Innovative screening test for the early detection of sickle cell anemia

In this study, the capability of thermogravimetry in conjuction with a multivariate statistical analysis, was investigated for the screening of Sickle Cell Anemia (SCA), a hereditary disorder of hemoglobin characterized by severe hemolytic anemia with different severe clinical manifestations. SCA results from a mutation in the sixth codon of the beta globin gene, which results in the substitution of glutamic acid for valine and leads to the production of an altered form of hemoglobin, hemoglobin S (HbS). People with this disorder have atypical hemoglobin molecules which tend to aggregate together and form filaments inside the red blood cells. These deformed red blood cells called half-moon or sickle, are rigid and unable to flow inside the small vessels, creating occlusions of the small circulation. Systematic screening for SCA is not a common practice, and diagnosis is usually made when a severe complication occurs.
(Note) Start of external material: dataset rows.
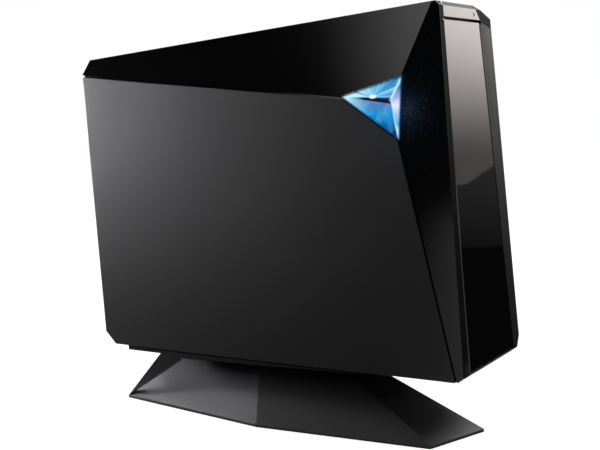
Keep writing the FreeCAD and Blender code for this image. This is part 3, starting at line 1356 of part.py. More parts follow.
# every part by name, in the casing's frame

def casing_parts():
    parts = {
        "casing_left": casing_half(-1),
        "casing_right": casing_half(1),
        "side_panel_left": side_panel(),
        "side_panel_right": side_panel_right(),
        "casing_screws": casing_screws(),
        "front_bezel": front_bezel(),
        "top_strip": top_strip(),
        "lamp_pipe": lamp_pipe(),
        "door_panel": door_panel(),
        "door_carrier": door_carrier(),
        "eject_key": eject_key(),
        "key_frame": key_frame(),
        "key_board": key_board(),
        "key_lead": key_lead(),
        "rear_panel": rear_panel(),
        "bridge_board": bridge_board(),
        "bridge_screws": bridge_screws(),
        "usb_socket": usb_socket(),
        "dc_jack": dc_jack(),
        "drive_screws": drive_screws(),
    }
    return parts


def drive_parts():
    return {
        "drive_chassis": drive_chassis(),
        "drive_cover": drive_cover(),
        "loader_frame": loader_frame(),
        "disc_tray": disc_tray(),
        "tray_pinion": tray_pinion(),
        "pulley_gear": pulley_gear(),
        "motor_pulley": motor_pulley(),
        "drive_belt": drive_belt(),
        "loading_motor": loading_motor(),
        "cam_slider": cam_slider(),
        "traverse_frame": traverse_frame(),
        "guide_rods": guide_rods(),
        "pickup_sled": pickup_sled(),
        "objective_lens": objective_lens(),
        "lead_screw": lead_screw(),
        "sled_motor": sled_motor(),
        "spindle_motor": spindle_motor(),
        "turntable": turntable(),
        "clamp_bridge": clamp_bridge(),
        "clamp_puck": clamp_puck(),
        "drive_board": drive_board(),
        "board_screws": board_screws(),
    }


def stand_parts():
    return {
        "stand_base": stand_base(),
        "ballast_plate": ballast_plate(),
        "stand_feet": stand_feet(),
        "cradle": cradle(),
        "stand_screws": stand_screws(),
    }


def main():
    os.makedirs("parts", exist_ok=True)
    parts = {}
    for name, shape in casing_parts().items():
        parts[name] = moved(shape, 0, 0, STAND_RISE)
    for name, shape in drive_parts().items():
        parts[name] = moved(upright(shape), 0, 0, STAND_RISE)
    parts.update(stand_parts())
    for name, shape in parts.items():
        shape.exportStep("parts/" + name + ".step")
        box_ = shape.BoundBox
        print("%-18s %2d %s vol %9.1f  x %7.2f %7.2f  y %7.2f %7.2f  z %7.2f %7.2f" % (
            name, len(shape.Solids), shape.isValid(), shape.Volume,
            box_.XMin, box_.XMax, box_.YMin, box_.YMax, box_.ZMin, box_.ZMax))


main()
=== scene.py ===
"""Upright external disc drive on its cut-corner stand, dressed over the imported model."""
import json
import math
import bpy
import bmesh
import numpy as np
from mathutils import Euler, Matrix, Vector


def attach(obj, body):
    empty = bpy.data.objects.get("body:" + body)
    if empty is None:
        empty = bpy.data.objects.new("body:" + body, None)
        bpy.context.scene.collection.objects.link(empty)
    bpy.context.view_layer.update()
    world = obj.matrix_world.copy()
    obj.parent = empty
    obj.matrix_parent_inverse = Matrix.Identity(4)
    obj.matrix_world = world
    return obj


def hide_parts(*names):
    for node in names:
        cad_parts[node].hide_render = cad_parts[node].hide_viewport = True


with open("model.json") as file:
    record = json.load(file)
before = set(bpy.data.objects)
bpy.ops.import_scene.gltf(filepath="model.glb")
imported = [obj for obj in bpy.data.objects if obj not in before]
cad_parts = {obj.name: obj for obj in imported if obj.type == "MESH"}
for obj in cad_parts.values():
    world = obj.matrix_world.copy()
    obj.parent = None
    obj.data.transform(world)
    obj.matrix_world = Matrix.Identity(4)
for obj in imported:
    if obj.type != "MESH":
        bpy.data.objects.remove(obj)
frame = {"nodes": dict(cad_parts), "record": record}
nodes = frame["nodes"]
scene = bpy.context.scene


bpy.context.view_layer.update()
UP = (0.0, 0.0, 1.0)

# ------------------------------------------------------------------ camera
# The camera's place comes from matching the drive's corners in the photograph.
CAMERA_PLACE = (-0.36415564, -0.29150403, 0.14569532)
CAMERA_TURN = (87.54608956, 4.75233335, -53.07064538)   # degrees
LENS_LENGTH = 52.742                                    # mm
LENS_SHIFT = -0.091667                                  # share of the frame's width

lens = bpy.data.cameras.new("photo_camera")
lens.sensor_fit = "HORIZONTAL"
lens.sensor_width = 36.0
lens.lens = LENS_LENGTH
lens.shift_y = LENS_SHIFT
lens.clip_start = 0.01
camera = bpy.data.objects.new("photo_camera", lens)
camera.location = CAMERA_PLACE
camera.rotation_euler = Euler([math.radians(angle) for angle in CAMERA_TURN], "XYZ")
scene.collection.objects.link(camera)
scene.camera = camera
scene.view_settings.view_transform = "Standard"


# ------------------------------------------------------------------ shared surface effects
BROAD_CELLS = 28.0               # slow change of tone and gloss, cells per metre
GRAIN_HEIGHT = 0.00004           # metres from low to high in moulded grain
LINE_HEIGHT = 0.00003            # the same for lines in metal
DUST_CELLS = 900.0               # dust specks per metre
DUST_ON_WALLS = 0.12             # dust on an upright face, as a share of that on a level one
DUST_TONE = (0.16, 0.155, 0.15, 1.0)
GLOSS_SWING = 0.08               # how far the lines in metal move its gloss
ROLLED_LINES = (400.0, 9000.0, 9000.0)   # cells per metre along and across the rolling
COAT_GLOSS = 0.06
COPPER_CELLS = 220.0             # copper runs per metre on a board


def group(name, inputs, outputs):
    """A shader node group with named sockets. Each input is (name, kind, value); each output is (name, kind)."""
    tree = bpy.data.node_groups.new(name, "ShaderNodeTree")
    for label, kind, value in inputs:
        socket = tree.interface.new_socket(label, in_out="INPUT", socket_type="NodeSocket" + kind)
        if value is not None:
            socket.default_value = value
    for label, kind in outputs:
        tree.interface.new_socket(label, in_out="OUTPUT", socket_type="NodeSocket" + kind)
    return tree, tree.nodes.new("NodeGroupInput"), tree.nodes.new("NodeGroupOutput")


def node(tree, kind, **settings):
    """One node with its settings; a, b and c are the values of its first three inputs."""
    made = tree.nodes.new("ShaderNode" + kind)
    for key, value in settings.items():
        if key in ("a", "b", "c"):
            made.inputs["abc".index(key)].default_value = value
        else:
            setattr(made, key, value)
    return made


def spanned(tree, start, stop, low=0.0, high=1.0, **settings):
    """A value taken from start..stop to low..high, and held at the ends."""
    made = node(tree, "MapRange", clamp=True, **settings)
    for label, value in (("From Min", start), ("From Max", stop), ("To Min", low), ("To Max", high)):
        made.inputs[label].default_value = value
    return made


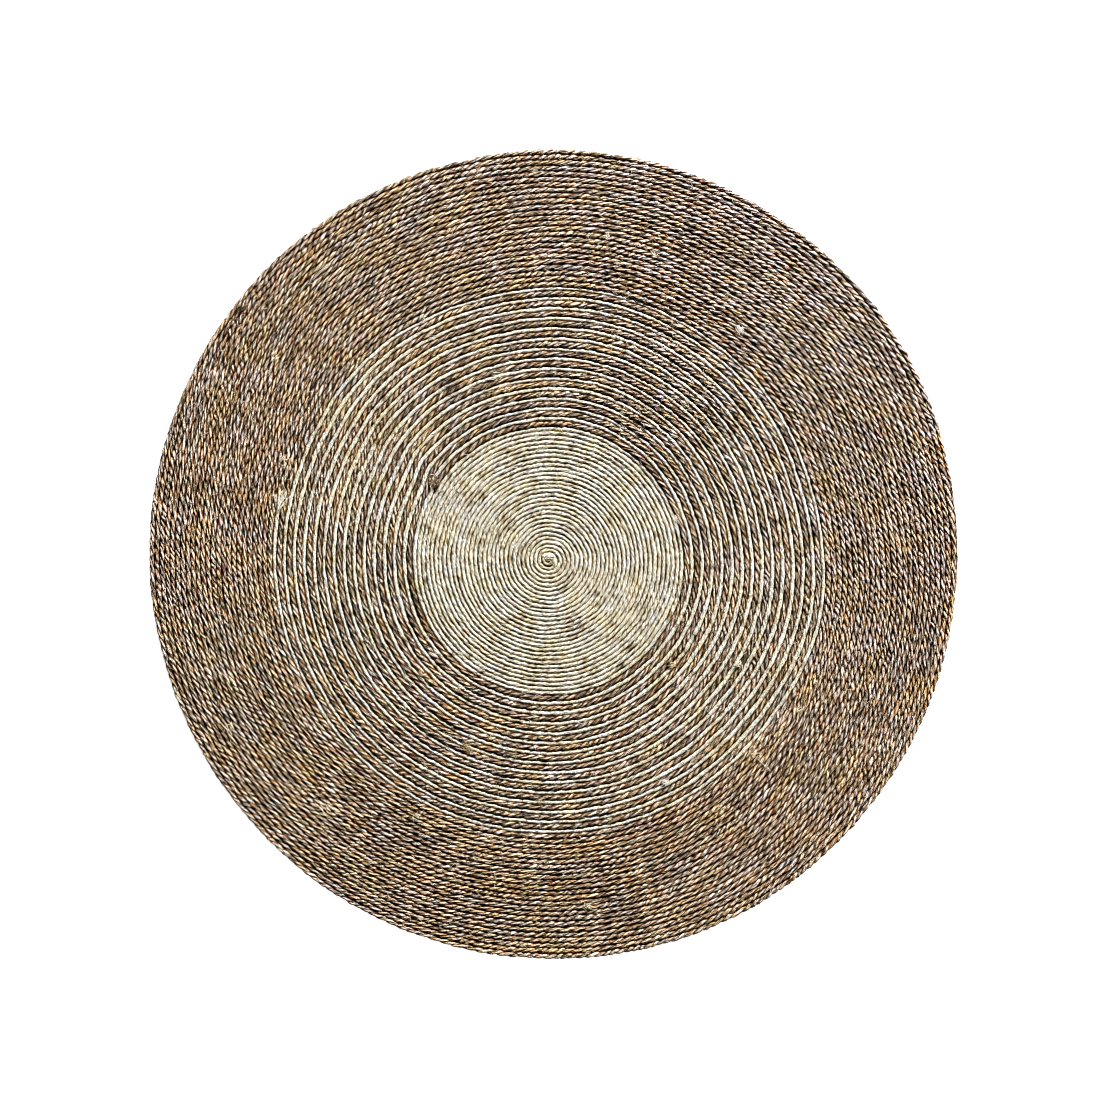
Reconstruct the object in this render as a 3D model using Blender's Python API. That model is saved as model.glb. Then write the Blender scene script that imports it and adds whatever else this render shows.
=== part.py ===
"""Round rug coiled from two ropes. Metres, +Z up.

Two twisted ropes lie edge to edge in one flat coil that winds outwards
clockwise, seen from above. The cream rope starts at the middle and fills a
disc. At the edge of that disc the brown rope is laid in on its inner side,
and the two go round together as a pair of stripes. After almost fourteen
turns the cream rope is cut off, and the brown rope goes on alone as a wide
border, up to its own thinned end at the rim.

Each rope is one flat solid, as high as the rope. Turns that lie against a
turn of the same rope are sewn to it and are one sheet with it. Where the two
ropes lie side by side there is a hair's gap. The origin is on the floor,
under the middle of the outline.
"""

import math

import bpy

# Sizes, in metres
CREAM_ROPE = 0.0083  # width and height of the cream rope as it lies
BROWN_ROPE = 0.0099  # width and height of the brown rope
GAP = 0.0003  # between the two ropes
FIRST_PITCH = 0.0077  # from turn to turn at the middle of the cream disc
LAST_PITCH = 0.0083  # and at its edge
DISC_RADIUS = 0.2504  # cream centre line where the brown rope starts
FIRST_RADIUS = 0.0041  # cream centre line at its first bend
PAIR_PITCH = 0.0185  # one cream and one brown turn, with the slack of sewing
PAIR_TURNS = 13.95  # turns of the two ropes together
BORDER_PITCH = 0.0099
BORDER_TURNS = 24.475  # turns of the brown rope alone
BROWN_START = 148.0  # degrees anticlockwise from +X
STEP_WIDTH = 11.0  # degrees over which a turn climbs over a rope's end
STEP_KEPT = 0.85  # of such a step, in each further turn
END_TAPER = 34.0  # degrees over which the brown rope thins out at the rim
TIP_WIDTH = 0.0022  # its width at the cut end

# The middle of the winding lies a little off the middle of the outline.
WINDING_X, WINDING_Y = -0.0104, -0.0091

# How unevenly the turns lie: waves round the turn, in millimetres outwards,
# as (cosine, sine) at five distances from the middle, with even change between.
WAVE_RADII = (0.0, 0.17, 0.39, 0.64, 0.745)
WAVES = (
    # waves a turn, at 0 m, at 0.17 m, at 0.39 m, at 0.64 m, at the rim
    (1, (0, 0), (-3.0, -2.7), (-3.9, -2.4), (-2.0, -2.2), (0.0, 0.0)),
    (2, (0, 0), (0.2, 0.1), (-0.2, -1.1), (0.2, -1.2), (0.0, -1.6)),
    (3, (0, 0), (-0.3, -0.3), (0.5, -0.5), (0.4, -0.6), (0.1, 0.1)),
    (4, (0, 0), (0.0, -0.2), (-0.3, -0.8), (-0.5, -1.2), (-0.1, -0.3)),
    (5, (0, 0), (0.4, 0.0), (0.6, -0.7), (0.6, -0.8), (0.1, -0.1)),
    (6, (0, 0), (0.2, -0.2), (0.0, -0.3), (0.8, -0.8), (0.1, -0.2)),
    (7, (0, 0), (0.1, 0.2), (-0.4, -0.2), (-1.1, -2.3), (-0.2, -0.4)),
    (8, (0, 0), (0.1, 0.0), (0.0, -0.3), (0.3, -1.7), (0.0, -0.3)),
)

TURN_STEPS = 32  # corners in a turn between the stripes
RIM_STEPS = 144  # and round the rim

SLACK = PAIR_PITCH - CREAM_ROPE - BROWN_ROPE
HALF_STEP = STEP_WIDTH / 720  # in turns
DISC_TURNS = (DISC_RADIUS - FIRST_RADIUS) / ((FIRST_PITCH + LAST_PITCH) / 2)
BESIDE = PAIR_PITCH / 2  # from centre line to centre line in a pair
# Turns are counted from the brown rope's start. The disc's are negative.
PAIR_END = PAIR_TURNS
BORDER_END = PAIR_TURNS + BORDER_TURNS


def share_climbed(turns):
    """0 before a step in the outline of a turn, 1 after it, soft between."""
    share = min(max((turns + HALF_STEP) / (2 * HALF_STEP), 0), 1)
    return share * share * (3 - 2 * share)


def saw(turns):
    """From half to minus half over each turn, with a soft step back."""
    whole = math.floor(turns + 0.5)
    return share_climbed(turns - whole) - 0.5 - (turns - whole)


def kept(turns):
    """What is left of a step after this many turns; the first keeps it all."""
    return STEP_KEPT ** max(turns - 1, 0)


def cream_line(turn):
    """Radius of the cream rope's centre line."""
    step = PAIR_PITCH - LAST_PITCH
    if turn < 0.5:
        back = -turn
        bend = (LAST_PITCH - FIRST_PITCH) / (2 * DISC_TURNS) if turn < 0 else 0
        disc = DISC_RADIUS - LAST_PITCH * back + bend * back * back
        return disc + step * share_climbed(turn)
    return DISC_RADIUS + step / 2 + PAIR_PITCH * turn + step * saw(turn) * kept(turn)


def brown_line(turn):
    """Radius of the brown rope's centre line."""
    if turn <= PAIR_END:
        return cream_line(turn) - BESIDE
    out = turn - PAIR_END
    drop = PAIR_PITCH - BORDER_PITCH
    start = cream_line(PAIR_END) - BESIDE + drop / 2
    wave = saw(out) if out > 0.5 else 0.5 - out
    return start + BORDER_PITCH * out - drop * wave * kept(out)


def unevenness(angle, radius):
    """How far outside an even turn the real one lies at this place."""
    reach = min(max(radius, 0), WAVE_RADII[-1])
    above = max(next(i for i, r in enumerate(WAVE_RADII) if reach <= r), 1)
    low, high = WAVE_RADII[above - 1], WAVE_RADII[above]
    share = (reach - low) / (high - low)
    total = 0.0
    for count, *waves in WAVES:
        (c0, s0), (c1, s1) = waves[above - 1], waves[above]
        total += (c0 + (c1 - c0) * share) * math.cos(count * angle)
        total += (s0 + (s1 - s0) * share) * math.sin(count * angle)
    return total / 1000


def place(turn, radius):
    """The point of the plan at this turn and this distance out."""
    angle = math.radians(BROWN_START - 360 * turn)
    full = brown_line(BORDER_END) + BROWN_ROPE / 2
    inward = max(1 - radius / full, 0)
    out = radius + unevenness(angle, radius)
    return (
        WINDING_X * inward + out * math.cos(angle),
        WINDING_Y * inward + out * math.sin(angle),
    )


def stops(first, last, steps):
    """Turns from first to last, with stops at the same angles in each turn."""
    found = [first]
    found += [
        k / steps
        for k in range(math.floor(first * steps), math.ceil(last * steps))
        if first + 0.2 / steps < k / steps < last - 0.2 / steps
    ]
    return [*found, last]


def inner_seam(turn):
    """Between a brown turn and the turn that it lies round."""
    if turn < 1:
        return cream_line(turn - 1) + LAST_PITCH / 2
    return brown_line(turn) - (BROWN_ROPE + SLACK / 2) / 2


def outer_seam(turn):
    """Between the brown and the cream rope of a pair."""
    return cream_line(turn) - (CREAM_ROPE + SLACK / 2) / 2


def rim():
    """The last brown turn's outer edge, thinning out to its cut end."""
    points = []
    for turn in stops(BORDER_END - 1, BORDER_END, RIM_STEPS):
        left = min((BORDER_END - turn) * 360 / END_TAPER, 1)
        width = TIP_WIDTH + (BROWN_ROPE - TIP_WIDTH) * left * left * (3 - 2 * left)
        points.append(place(turn, brown_line(turn) - BROWN_ROPE / 2 + width))
    return points


def between_seams(first, last, aside):
    """The run in which the cream rope lies beside the brown one, from its outer
    seam back to its inner one, drawn in by aside."""
    outer = [
        place(t, inner_seam(t) - aside)
        for t in stops(first, last + 1, TURN_STEPS)
    ]
    inner = [place(t, outer_seam(t) + aside) for t in stops(first, last, TURN_STEPS)]
    return outer + inner[::-1]


def middle_of(points):
    xs, ys = zip(*points)
    return (min(xs) + max(xs)) / 2, (min(ys) + max(ys)) / 2


def flat_solid(name, loops, middle, height, material, collection, parent):
    """A filled flat outline, standing on the floor."""
    curve = bpy.data.curves.new(name, "CURVE")
    curve.dimensions = "2D"
    curve.fill_mode = "BOTH"
    curve.extrude = height / 2
    for loop in loops:
        spline = curve.splines.new("POLY")
        spline.points.add(len(loop) - 1)
        for point, (x, y) in zip(spline.points, loop):
            point.co = (x - middle[0], y - middle[1], 0, 1)
        spline.use_cyclic_u = True
    curve.materials.append(material)
    obj = bpy.data.objects.new(name, curve)
    obj.location = (0, 0, height / 2)
    obj.parent = parent
    collection.objects.link(obj)
    return obj


def yarn(name, colour):
    material = bpy.data.materials.new(name)
    material.use_nodes = True
    shader = material.node_tree.nodes["Principled BSDF"]
    shader.inputs["Base Color"].default_value = (*colour, 1)
    shader.inputs["Roughness"].default_value = 0.9
    shader.inputs["Metallic"].default_value = 0.0
    material.diffuse_color = (*colour, 1)
    return material


def main():
    for obj in list(bpy.data.objects):
        bpy.data.objects.remove(obj, do_unlink=True)
    collection = bpy.data.collections.new("round rope rug")
    bpy.context.scene.collection.children.link(collection)
    rug = bpy.data.objects.new("rug", None)
    collection.objects.link(rug)

    outline = rim()
    middle = middle_of(outline)
    # the ropes' cut ends keep the same gap along the run
    start_gap = GAP / (2 * math.pi * DISC_RADIUS)
    end_gap = GAP / (2 * math.pi * cream_line(PAIR_END))
    flat_solid(
        "cream_rope_coil",
        [between_seams(0.0, PAIR_END - end_gap, GAP / 2)],
        middle,
        CREAM_ROPE,
        yarn("cream jute", (0.52, 0.46, 0.34)),
        collection,
        rug,
    )
    flat_solid(
        "brown_rope_coil",
        [outline, between_seams(start_gap, PAIR_END, -GAP / 2)],
        middle,
        BROWN_ROPE,
        yarn("brown jute", (0.27, 0.19, 0.12)),
        collection,
        rug,
    )


main()
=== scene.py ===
"""The looks of the round rug: every turn of its two ropes as real two-strand
rope, with its grooves, loose fibres, cut ends and colours. Metres, +Z up."""

import math

import bpy
import numpy as np
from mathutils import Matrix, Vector


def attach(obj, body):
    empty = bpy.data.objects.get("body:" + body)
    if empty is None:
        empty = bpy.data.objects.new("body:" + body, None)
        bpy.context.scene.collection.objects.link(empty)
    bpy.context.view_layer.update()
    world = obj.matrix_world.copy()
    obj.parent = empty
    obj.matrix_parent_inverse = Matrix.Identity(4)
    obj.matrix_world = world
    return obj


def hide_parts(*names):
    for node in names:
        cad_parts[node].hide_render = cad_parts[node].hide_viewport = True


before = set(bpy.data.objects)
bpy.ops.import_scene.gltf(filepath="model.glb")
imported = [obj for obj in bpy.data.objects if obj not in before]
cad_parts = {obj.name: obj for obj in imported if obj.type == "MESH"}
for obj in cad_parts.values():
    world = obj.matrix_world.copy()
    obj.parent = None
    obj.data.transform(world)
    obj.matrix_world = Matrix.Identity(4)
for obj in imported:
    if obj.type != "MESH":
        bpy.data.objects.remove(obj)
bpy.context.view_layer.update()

# ---------------------------------------------------------------- the plan
# The same winding as the solids have: turns are counted from the place where
# the brown rope starts, clockwise and outwards, and the disc's are negative.

CREAM_ROPE = 0.0083
BROWN_ROPE = 0.0099
FIRST_PITCH = 0.0077
LAST_PITCH = 0.0083
DISC_RADIUS = 0.2504
FIRST_RADIUS = 0.0041
PAIR_PITCH = 0.0185
PAIR_TURNS = 13.95
BORDER_PITCH = 0.0099
BORDER_TURNS = 24.475
BROWN_START = 148.0
STEP_WIDTH = 11.0
STEP_KEPT = 0.85
END_TAPER = 34.0
TIP_WIDTH = 0.0022
WINDING_X, WINDING_Y = -0.0104, -0.0091
WAVE_RADII = (0.0, 0.17, 0.39, 0.64, 0.745)
WAVES = (
    # waves a turn, at 0 m, at 0.17 m, at 0.39 m, at 0.64 m, at the rim
    (1, (0, 0), (-3.0, -2.7), (-3.9, -2.4), (-2.0, -2.2), (0.0, 0.0)),
    (2, (0, 0), (0.2, 0.1), (-0.2, -1.1), (0.2, -1.2), (0.0, -1.6)),
    (3, (0, 0), (-0.3, -0.3), (0.5, -0.5), (0.4, -0.6), (0.1, 0.1)),
    (4, (0, 0), (0.0, -0.2), (-0.3, -0.8), (-0.5, -1.2), (-0.1, -0.3)),
    (5, (0, 0), (0.4, 0.0), (0.6, -0.7), (0.6, -0.8), (0.1, -0.1)),
    (6, (0, 0), (0.2, -0.2), (0.0, -0.3), (0.8, -0.8), (0.1, -0.2)),
    (7, (0, 0), (0.1, 0.2), (-0.4, -0.2), (-1.1, -2.3), (-0.2, -0.4)),
    (8, (0, 0), (0.1, 0.0), (0.0, -0.3), (0.3, -1.7), (0.0, -0.3)),
)
RIM_STEPS = 144

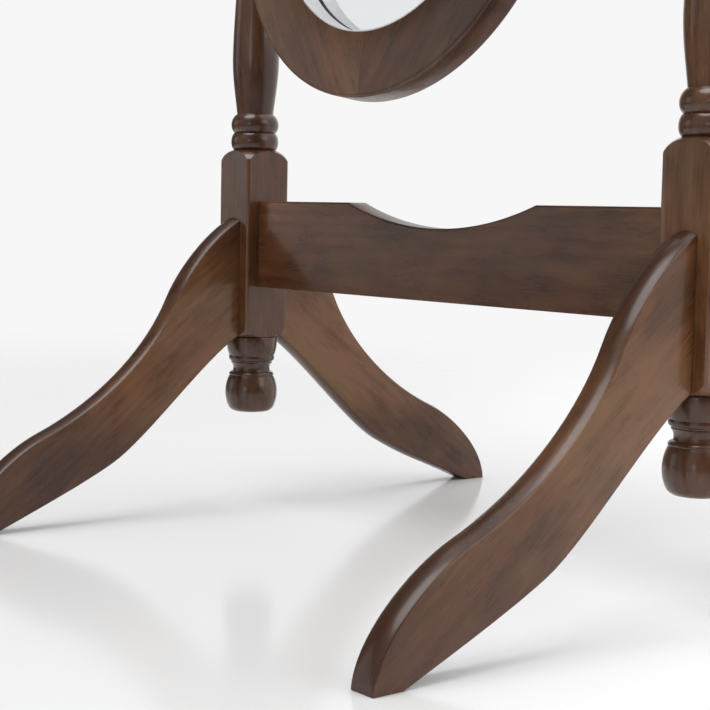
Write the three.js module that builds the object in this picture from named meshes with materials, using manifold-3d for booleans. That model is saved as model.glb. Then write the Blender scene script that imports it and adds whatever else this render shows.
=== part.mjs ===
// Oval cheval floor mirror: two turned posts on curved legs, joined by a rail, with an oval
// framed mirror that swings between them on two hand knobs.
// Millimetres, +Z up. X runs from the left post to the right post, Y to the back.
// The origin is on the floor, midway between the posts.
import * as THREE from "three";
import { mergeVertices } from "three/addons/utils/BufferGeometryUtils.js";
import Module from "manifold-3d";

const wasm = await Module();
wasm.setup();

// ---------- driving dimensions ----------
const gap = 0.3; // air between pieces that touch on the real object
const postSpacing = 464.7; // between the two posts' axes
const blockSide = 40; // square stock that the posts are turned from
const boardThickness = 18.5; // rail and legs are cut from the same board
const blockBottom = 139;
const pivotHeight = 910;
const postMiddle = 582; // the turned column is the same above and below this height
const footSpread = 513; // from the tip of a front foot to the tip of a rear foot

const railBottom = 180.2;
const railTop = 248.8;
const railCutHalfWidth = 98;
const railCutRadius = 285;

const ovalHalfWidth = 205;
const ovalHalfHeight = 597;
const ovalEndRadius = 158;
const frameWidth = 44; // face of the oval frame, from its outside to its sight edge
const frameThickness = 20;
const frameFront = -8; // the frame's face lies this far in front of the pivot axis
const lipThickness = 15; // wood in front of the rebate that holds the glass
const rebateWidth = 8;
const segmentJointHeight = 317; // where side and end segments meet, from the pivot
const restTilt = THREE.MathUtils.degToRad(7); // top of the mirror leans back at rest

// How finely curves are cut into flats.
const postFlats = 16;
const finialFlats = 16;
const ovalFlats = 10; // for each of the oval's four arcs, so that nested ovals stay parallel
const segmentFlats = 12;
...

An early and rapid diagnosis is important for patients in order to prevent and treat the painful episodes that can occur when sickled red blood cells, which are stiff and inflexible, get stuck in small blood vessels. A novel test was developed using whole blood samples from patients with congenital defects and analyzed by the TG7 thermobalance (PerkinElmer) without any pretreatment. The resulting TG and DTG curves of blood samples were compared to those typical of healthy individuals and results demonstrated a different thermal behaviour of the anemic patients with respect to healthy individuals as result of the different amounts of water content and corpuscular fraction. The multivariate statistical analysis performed by chemometrics allowed a quick identification of differences between the two population and provided a model of prediction in patients with heterogeneous congenital hematological disorders. The predictive ability of the model was tested by processing patient affected by SCA and with a confirmed diagnosis obtained by the molecular analysis. The model provided for a sensitivity and an accuracy of a 100% and an error of prediction of about 0.1%.